■ Given request: The data must be written out once more, precisely as given.
- - - - -
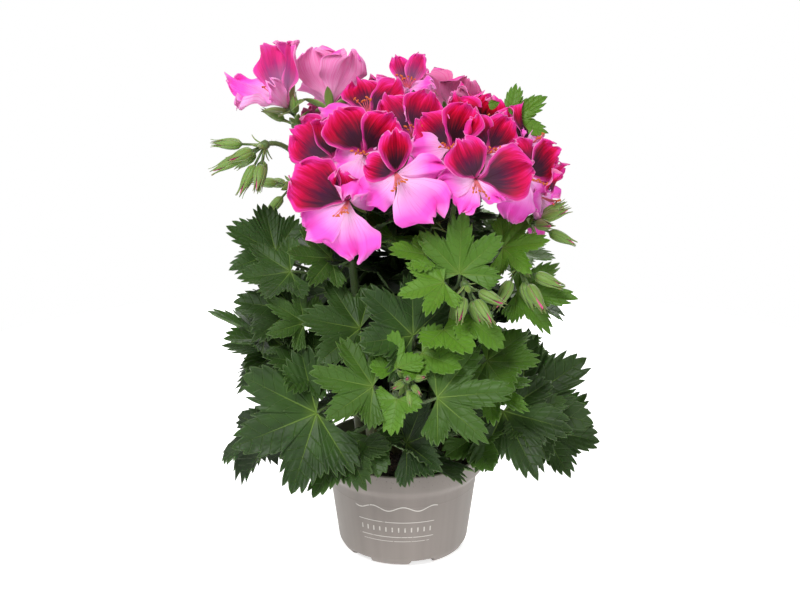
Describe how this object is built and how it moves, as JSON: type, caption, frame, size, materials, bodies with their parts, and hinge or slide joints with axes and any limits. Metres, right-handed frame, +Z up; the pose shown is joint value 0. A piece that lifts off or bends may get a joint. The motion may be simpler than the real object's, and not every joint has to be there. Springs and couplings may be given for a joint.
{
  "type": "potted regal pelargonium",
  "caption": "Regal pelargonium in a taupe plastic pot, with toothed green leaves, hanging buds and a dome of pink ruffled flowers with dark maroon blotches.",
  "frame": {"origin": "centre of the pot's flat base, on the surface it stands on", "axes": "+Z up along the pot's axis; the front of the plant, as pictured, looks along -Y; +X is to the viewer's right"},
  "size_m": [0.2717, 0.2406, 0.3663],
  "materials": {
    "pot_plastic": "moulded, matt, taupe grey",
    "mix": "damp peat and bark crumbs, near black",
    "foliage": "softly hairy leaves and stems, satin green",
    "petal": "thin silky petals, hot pink with maroon blotches"
  },
  "bodies": {
    "root": {"pot": "pot_plastic", "potting_mix": "mix", "leafy_stem_front": "foliage", "leafy_stem_front_left": "foliage", "leafy_stem_left_tall": "foliage", "leafy_stem_centre": "foliage", "leafy_stem_front_right": "foliage", "leafy_stem_right": "foliage", "leafy_stem_right_low": "foliage", "leafy_stem_back_left": "foliage", "leafy_stem_back": "foliage", "leafy_stem_back_right": "foliage", "petals_left_low": "petal", "petals_left_outer": "petal", "petals_left_upper": "petal", "petals_middle_low": "petal", "petals_middle_upper": "petal", "petals_middle_top": "petal", "petals_right_upper": "petal", "petals_right_low": "petal", "petals_right_mid": "petal", "petals_side_mid": "petal", "petals_side_upper": "petal", "petals_side_low": "petal", "petals_top_left": "petal", "petals_top_back": "petal", "petals_top_middle": "petal", "petals_crown_right": "petal", "petals_back_left_low": "petal", "petals_back_left_mid": "petal", "petals_back_left_top": "petal", "petals_back_low": "petal", "petals_back_upper": "petal", "petals_back_right_low": "petal", "petals_back_right_top": "petal"}
  },
  "joints": []
}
- - - - -
■ Written solution:
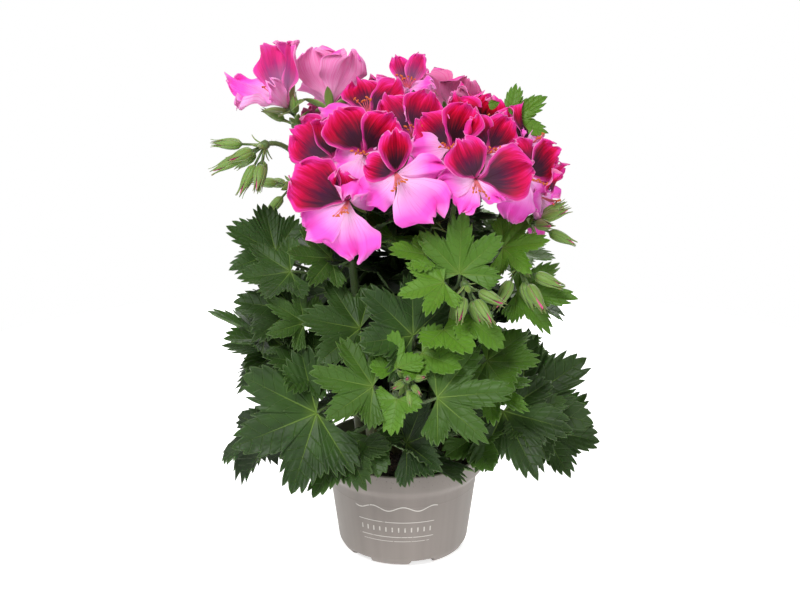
Describe how this object is built and how it moves, as JSON: type, caption, frame, size, materials, bodies with their parts, and hinge or slide joints with axes and any limits. Metres, right-handed frame, +Z up; the pose shown is joint value 0. A piece that lifts off or bends may get a joint. The motion may be simpler than the real object's, and not every joint has to be there. Springs and couplings may be given for a joint.
{
  "type": "potted regal pelargonium",
  "caption": "Regal pelargonium in a taupe plastic pot, with toothed green leaves, hanging buds and a dome of pink ruffled flowers with dark maroon blotches.",
  "frame": {"origin": "centre of the pot's flat base, on the surface it stands on", "axes": "+Z up along the pot's axis; the front of the plant, as pictured, looks along -Y; +X is to the viewer's right"},
  "size_m": [0.2717, 0.2406, 0.3663],
  "materials": {
    "pot_plastic": "moulded, matt, taupe grey",
    "mix": "damp peat and bark crumbs, near black",
    "foliage": "softly hairy leaves and stems, satin green",
    "petal": "thin silky petals, hot pink with maroon blotches"
  },
  "bodies": {
    "root": {"pot": "pot_plastic", "potting_mix": "mix", "leafy_stem_front": "foliage", "leafy_stem_front_left": "foliage", "leafy_stem_left_tall": "foliage", "leafy_stem_centre": "foliage", "leafy_stem_front_right": "foliage", "leafy_stem_right": "foliage", "leafy_stem_right_low": "foliage", "leafy_stem_back_left": "foliage", "leafy_stem_back": "foliage", "leafy_stem_back_right": "foliage", "petals_left_low": "petal", "petals_left_outer": "petal", "petals_left_upper": "petal", "petals_middle_low": "petal", "petals_middle_upper": "petal", "petals_middle_top": "petal", "petals_right_upper": "petal", "petals_right_low": "petal", "petals_right_mid": "petal", "petals_side_mid": "petal", "petals_side_upper": "petal", "petals_side_low": "petal", "petals_top_left": "petal", "petals_top_back": "petal", "petals_top_middle": "petal", "petals_crown_right": "petal", "petals_back_left_low": "petal", "petals_back_left_mid": "petal", "petals_back_left_top": "petal", "petals_back_low": "petal", "petals_back_upper": "petal", "petals_back_right_low": "petal", "petals_back_right_top": "petal"}
  },
  "joints": []
}